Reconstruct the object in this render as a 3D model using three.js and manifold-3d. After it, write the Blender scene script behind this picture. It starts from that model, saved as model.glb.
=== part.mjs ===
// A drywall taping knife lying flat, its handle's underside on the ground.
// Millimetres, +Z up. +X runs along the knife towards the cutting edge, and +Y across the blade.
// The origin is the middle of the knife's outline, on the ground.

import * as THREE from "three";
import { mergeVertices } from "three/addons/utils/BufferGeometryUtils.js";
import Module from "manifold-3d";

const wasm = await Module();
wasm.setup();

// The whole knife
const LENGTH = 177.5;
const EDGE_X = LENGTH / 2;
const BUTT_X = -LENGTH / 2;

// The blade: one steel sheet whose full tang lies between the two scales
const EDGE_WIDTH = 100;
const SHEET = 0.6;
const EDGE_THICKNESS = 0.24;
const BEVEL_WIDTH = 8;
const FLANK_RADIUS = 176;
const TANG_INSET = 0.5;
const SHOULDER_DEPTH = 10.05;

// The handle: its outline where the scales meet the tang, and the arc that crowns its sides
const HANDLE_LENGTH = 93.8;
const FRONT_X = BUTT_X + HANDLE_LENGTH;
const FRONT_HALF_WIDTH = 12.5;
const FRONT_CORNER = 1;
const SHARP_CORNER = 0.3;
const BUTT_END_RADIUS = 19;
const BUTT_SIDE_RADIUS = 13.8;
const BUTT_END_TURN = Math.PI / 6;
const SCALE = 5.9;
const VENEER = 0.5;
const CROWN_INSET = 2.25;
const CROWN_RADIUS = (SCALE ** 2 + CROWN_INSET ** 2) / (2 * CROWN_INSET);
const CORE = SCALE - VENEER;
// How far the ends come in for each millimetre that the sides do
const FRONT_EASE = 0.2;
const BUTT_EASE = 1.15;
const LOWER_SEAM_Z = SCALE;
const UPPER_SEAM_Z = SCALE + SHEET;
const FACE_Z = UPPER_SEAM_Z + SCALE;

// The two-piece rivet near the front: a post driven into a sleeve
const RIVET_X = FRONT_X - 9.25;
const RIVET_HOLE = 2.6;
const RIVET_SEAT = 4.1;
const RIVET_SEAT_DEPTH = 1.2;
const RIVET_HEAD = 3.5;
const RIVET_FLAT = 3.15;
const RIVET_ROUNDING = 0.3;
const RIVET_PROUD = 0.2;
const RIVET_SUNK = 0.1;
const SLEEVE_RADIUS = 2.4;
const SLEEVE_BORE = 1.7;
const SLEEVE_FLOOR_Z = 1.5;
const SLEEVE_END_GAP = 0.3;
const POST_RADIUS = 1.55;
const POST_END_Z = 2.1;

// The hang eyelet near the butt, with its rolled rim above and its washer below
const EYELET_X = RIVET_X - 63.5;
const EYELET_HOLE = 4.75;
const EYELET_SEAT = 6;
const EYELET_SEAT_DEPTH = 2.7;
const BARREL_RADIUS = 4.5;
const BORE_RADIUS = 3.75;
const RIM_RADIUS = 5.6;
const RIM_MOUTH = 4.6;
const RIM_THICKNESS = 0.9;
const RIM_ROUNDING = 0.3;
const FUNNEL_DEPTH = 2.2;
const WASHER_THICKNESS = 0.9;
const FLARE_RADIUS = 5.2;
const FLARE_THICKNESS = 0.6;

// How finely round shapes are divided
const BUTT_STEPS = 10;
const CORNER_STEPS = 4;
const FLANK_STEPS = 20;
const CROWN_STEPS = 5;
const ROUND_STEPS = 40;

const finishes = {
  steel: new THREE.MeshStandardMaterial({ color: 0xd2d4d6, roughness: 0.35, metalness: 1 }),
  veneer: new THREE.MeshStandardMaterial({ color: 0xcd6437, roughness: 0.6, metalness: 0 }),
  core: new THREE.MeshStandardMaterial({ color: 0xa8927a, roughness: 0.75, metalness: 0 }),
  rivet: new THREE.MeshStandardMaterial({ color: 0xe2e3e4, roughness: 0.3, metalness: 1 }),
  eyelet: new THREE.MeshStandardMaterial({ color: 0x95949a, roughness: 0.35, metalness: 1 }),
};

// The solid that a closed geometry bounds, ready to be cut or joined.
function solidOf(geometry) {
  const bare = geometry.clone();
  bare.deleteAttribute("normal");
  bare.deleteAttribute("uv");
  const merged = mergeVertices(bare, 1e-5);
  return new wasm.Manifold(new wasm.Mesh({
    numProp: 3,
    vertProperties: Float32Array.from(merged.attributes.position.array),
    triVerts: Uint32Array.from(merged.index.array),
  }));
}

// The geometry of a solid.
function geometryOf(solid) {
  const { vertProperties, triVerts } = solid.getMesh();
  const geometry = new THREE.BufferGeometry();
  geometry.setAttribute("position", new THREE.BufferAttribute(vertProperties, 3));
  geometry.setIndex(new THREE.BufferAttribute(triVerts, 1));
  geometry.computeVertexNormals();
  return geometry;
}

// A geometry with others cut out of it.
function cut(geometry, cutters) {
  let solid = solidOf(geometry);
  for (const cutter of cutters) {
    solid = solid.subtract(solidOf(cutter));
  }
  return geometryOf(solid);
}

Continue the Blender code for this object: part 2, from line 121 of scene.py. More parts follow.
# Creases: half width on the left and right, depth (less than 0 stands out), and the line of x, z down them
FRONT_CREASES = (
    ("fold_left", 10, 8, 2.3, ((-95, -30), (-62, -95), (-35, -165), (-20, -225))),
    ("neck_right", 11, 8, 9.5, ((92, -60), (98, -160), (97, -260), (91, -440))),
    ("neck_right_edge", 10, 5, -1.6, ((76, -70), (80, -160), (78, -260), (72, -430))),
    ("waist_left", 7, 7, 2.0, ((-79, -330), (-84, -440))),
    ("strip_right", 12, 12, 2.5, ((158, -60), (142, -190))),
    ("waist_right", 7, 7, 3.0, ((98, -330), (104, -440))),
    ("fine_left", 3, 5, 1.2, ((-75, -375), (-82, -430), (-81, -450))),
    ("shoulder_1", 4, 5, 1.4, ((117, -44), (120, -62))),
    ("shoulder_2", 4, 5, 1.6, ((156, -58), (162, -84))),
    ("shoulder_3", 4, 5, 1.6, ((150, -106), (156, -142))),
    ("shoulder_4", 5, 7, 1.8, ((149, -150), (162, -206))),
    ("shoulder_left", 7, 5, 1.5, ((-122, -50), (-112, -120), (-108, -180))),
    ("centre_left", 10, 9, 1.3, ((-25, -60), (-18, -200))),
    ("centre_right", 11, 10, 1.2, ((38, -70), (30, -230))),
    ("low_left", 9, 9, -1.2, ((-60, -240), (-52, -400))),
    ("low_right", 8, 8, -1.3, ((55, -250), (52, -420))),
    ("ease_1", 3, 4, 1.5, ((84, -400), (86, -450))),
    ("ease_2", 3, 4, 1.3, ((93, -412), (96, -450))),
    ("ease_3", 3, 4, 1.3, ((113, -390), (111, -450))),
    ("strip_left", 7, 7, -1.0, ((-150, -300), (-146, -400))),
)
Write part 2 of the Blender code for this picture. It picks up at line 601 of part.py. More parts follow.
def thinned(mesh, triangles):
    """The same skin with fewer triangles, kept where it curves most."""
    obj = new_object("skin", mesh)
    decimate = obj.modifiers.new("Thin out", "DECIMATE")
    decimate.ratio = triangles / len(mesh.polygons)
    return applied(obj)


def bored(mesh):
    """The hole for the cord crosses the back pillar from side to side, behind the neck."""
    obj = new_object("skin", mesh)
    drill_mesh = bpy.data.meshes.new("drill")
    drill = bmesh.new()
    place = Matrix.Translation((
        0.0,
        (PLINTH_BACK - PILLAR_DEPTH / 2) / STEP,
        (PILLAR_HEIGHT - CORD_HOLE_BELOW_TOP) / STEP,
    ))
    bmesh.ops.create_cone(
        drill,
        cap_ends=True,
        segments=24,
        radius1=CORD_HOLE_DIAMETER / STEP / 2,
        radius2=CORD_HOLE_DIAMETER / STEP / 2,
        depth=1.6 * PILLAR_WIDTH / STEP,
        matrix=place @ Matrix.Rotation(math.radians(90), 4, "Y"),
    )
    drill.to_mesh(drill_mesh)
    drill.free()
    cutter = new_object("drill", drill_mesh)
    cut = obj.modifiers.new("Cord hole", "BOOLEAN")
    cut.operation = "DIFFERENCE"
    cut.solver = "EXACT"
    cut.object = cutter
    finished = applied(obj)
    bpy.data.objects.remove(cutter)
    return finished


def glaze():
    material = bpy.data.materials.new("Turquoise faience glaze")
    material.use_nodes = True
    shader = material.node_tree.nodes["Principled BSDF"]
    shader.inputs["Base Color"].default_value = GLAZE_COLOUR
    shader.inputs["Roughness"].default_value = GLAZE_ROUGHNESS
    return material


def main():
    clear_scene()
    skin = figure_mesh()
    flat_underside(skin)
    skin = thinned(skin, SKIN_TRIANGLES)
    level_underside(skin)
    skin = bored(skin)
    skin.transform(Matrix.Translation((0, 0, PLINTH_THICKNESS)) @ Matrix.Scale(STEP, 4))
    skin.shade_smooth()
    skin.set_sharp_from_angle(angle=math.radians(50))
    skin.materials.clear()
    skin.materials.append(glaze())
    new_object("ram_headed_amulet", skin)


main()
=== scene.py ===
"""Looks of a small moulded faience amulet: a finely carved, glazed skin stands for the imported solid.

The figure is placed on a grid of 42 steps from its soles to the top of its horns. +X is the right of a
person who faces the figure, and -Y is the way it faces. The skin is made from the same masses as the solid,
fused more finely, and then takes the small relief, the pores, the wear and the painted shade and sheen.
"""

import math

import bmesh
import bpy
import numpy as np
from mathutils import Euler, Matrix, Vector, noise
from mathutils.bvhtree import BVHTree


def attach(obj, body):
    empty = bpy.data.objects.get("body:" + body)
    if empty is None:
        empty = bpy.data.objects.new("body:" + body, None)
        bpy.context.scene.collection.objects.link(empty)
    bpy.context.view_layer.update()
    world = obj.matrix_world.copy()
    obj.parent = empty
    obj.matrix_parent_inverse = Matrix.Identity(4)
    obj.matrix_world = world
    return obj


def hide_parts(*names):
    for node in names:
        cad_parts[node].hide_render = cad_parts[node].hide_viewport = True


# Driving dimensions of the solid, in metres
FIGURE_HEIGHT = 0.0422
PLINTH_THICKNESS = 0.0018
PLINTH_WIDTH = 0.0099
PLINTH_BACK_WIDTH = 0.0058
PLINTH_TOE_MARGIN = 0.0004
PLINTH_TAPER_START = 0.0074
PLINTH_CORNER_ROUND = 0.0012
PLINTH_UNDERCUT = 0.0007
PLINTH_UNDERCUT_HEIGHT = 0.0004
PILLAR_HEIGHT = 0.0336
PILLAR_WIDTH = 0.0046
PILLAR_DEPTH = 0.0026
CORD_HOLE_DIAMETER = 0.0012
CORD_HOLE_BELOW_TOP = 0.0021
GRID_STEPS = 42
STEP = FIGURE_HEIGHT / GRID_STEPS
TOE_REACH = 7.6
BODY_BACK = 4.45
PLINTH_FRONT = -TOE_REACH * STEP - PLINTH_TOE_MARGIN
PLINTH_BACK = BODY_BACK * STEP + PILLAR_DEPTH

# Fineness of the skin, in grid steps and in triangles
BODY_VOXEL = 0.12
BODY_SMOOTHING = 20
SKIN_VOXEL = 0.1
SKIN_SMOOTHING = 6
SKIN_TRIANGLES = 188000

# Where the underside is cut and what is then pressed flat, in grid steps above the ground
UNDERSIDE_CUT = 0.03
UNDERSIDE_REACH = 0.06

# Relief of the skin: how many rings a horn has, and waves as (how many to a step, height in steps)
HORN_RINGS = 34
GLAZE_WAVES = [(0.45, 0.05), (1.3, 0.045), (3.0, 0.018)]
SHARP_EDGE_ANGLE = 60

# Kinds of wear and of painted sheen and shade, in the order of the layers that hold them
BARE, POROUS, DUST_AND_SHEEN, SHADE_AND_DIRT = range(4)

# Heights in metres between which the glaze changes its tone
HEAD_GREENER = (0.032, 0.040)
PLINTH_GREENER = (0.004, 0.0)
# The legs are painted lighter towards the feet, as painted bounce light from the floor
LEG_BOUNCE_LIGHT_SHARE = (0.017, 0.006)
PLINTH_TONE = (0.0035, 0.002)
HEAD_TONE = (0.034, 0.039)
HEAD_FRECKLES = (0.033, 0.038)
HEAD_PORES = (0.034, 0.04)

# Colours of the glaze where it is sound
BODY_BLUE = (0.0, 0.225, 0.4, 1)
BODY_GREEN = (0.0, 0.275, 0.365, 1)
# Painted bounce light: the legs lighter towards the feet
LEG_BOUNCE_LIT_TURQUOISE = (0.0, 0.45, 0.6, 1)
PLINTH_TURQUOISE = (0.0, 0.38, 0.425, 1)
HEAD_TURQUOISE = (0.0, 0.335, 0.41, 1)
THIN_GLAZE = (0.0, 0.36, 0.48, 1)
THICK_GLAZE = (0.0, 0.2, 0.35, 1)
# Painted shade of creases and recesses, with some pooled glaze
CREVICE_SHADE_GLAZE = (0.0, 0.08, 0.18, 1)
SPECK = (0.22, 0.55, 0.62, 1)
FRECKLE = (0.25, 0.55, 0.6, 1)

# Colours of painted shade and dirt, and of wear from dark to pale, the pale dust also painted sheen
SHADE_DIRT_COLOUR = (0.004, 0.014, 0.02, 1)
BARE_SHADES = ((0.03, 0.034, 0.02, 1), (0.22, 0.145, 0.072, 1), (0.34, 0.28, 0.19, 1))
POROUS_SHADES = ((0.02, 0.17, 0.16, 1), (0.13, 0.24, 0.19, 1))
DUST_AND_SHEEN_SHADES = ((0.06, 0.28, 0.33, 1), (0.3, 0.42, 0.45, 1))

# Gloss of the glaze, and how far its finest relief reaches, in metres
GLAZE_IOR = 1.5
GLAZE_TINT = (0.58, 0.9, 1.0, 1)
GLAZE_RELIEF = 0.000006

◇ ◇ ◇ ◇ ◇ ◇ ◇

Reproduce exactly, and only, the lines from the one that contains "cad_parts[node].hide_render = cad_parts[node].hide_viewport" down to the one that contains "PLINTH_BACK = BODY_BACK * STEP + PILLAR_DEPTH", both ends included.

        cad_parts[node].hide_render = cad_parts[node].hide_viewport = True


# Driving dimensions of the solid, in metres
FIGURE_HEIGHT = 0.0422
PLINTH_THICKNESS = 0.0018
PLINTH_WIDTH = 0.0099
PLINTH_BACK_WIDTH = 0.0058
PLINTH_TOE_MARGIN = 0.0004
PLINTH_TAPER_START = 0.0074
PLINTH_CORNER_ROUND = 0.0012
PLINTH_UNDERCUT = 0.0007
PLINTH_UNDERCUT_HEIGHT = 0.0004
PILLAR_HEIGHT = 0.0336
PILLAR_WIDTH = 0.0046
PILLAR_DEPTH = 0.0026
CORD_HOLE_DIAMETER = 0.0012
CORD_HOLE_BELOW_TOP = 0.0021
GRID_STEPS = 42
STEP = FIGURE_HEIGHT / GRID_STEPS
TOE_REACH = 7.6
BODY_BACK = 4.45
PLINTH_FRONT = -TOE_REACH * STEP - PLINTH_TOE_MARGIN
PLINTH_BACK = BODY_BACK * STEP + PILLAR_DEPTH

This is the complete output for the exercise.